From the download tab, you can download the WACZ file if you would like to have a copy or test it locally. Note that you do not need to upload it, as it is automatically added to the SUCHO cloud storage.

Completing the crawl job

Verify the website was captured by using the ‘Replay’ link on the crawl page to check the output. Focus on verifying that the main subcomponents of the site were saved, especially pages listed in the navbar. Many links on the site may be external to the domain you preserved, so don’t worry if those are broken.

Make sure to add info the Notes field about any errors you encountered and any concerns you have about the quality of the archive file. The Quality Control team can verify your lingering questions.

At this point, your crawl is complete! Thank you for your work.

Please mark in the spreadsheet the row’s status as “Done” and continue on to the next item.

Adding more crawl templates

We recommend that you have no more than 10 crawl templates running at a given time, and that you keep an eye on them to make sure they’re successfully running. You can add more crawl templates as crawls complete.

WACZ files (the web archives produced through this workflow) are already automatically stored on SUCHO’s servers, so you don’t need to upload anything at the end.

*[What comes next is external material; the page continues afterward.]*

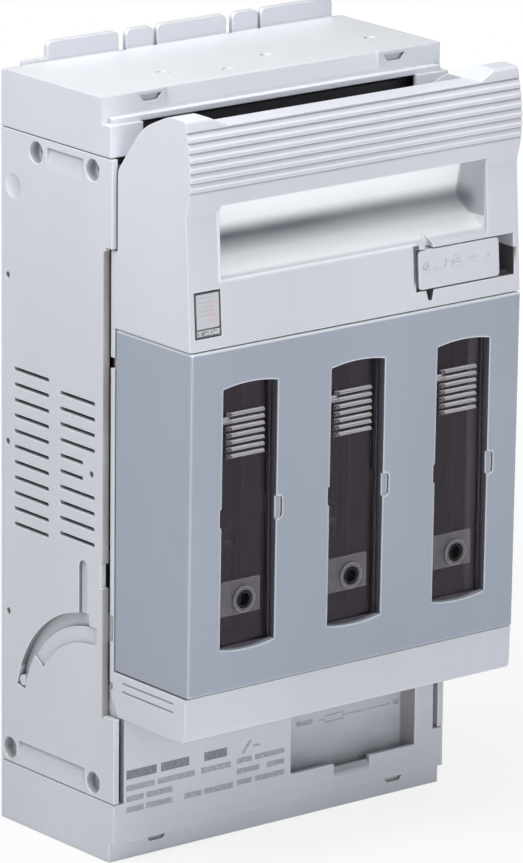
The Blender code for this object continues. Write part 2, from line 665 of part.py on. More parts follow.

Troubleshooting crawl templates

If a crawl template completes with only 1 page, something went wrong in the crawl template configuration. A common error is using http instead of https, or vice-versa. You can try it again, or otherwise, mark it as incomplete in the SUCHO working spreadsheet and someone else will try it.

Limitations

It is not currently possible to stop a crawl, edit the config (for example, to add exclusions) and continue. You can stop or cancel a crawl, but not start it again with different rules.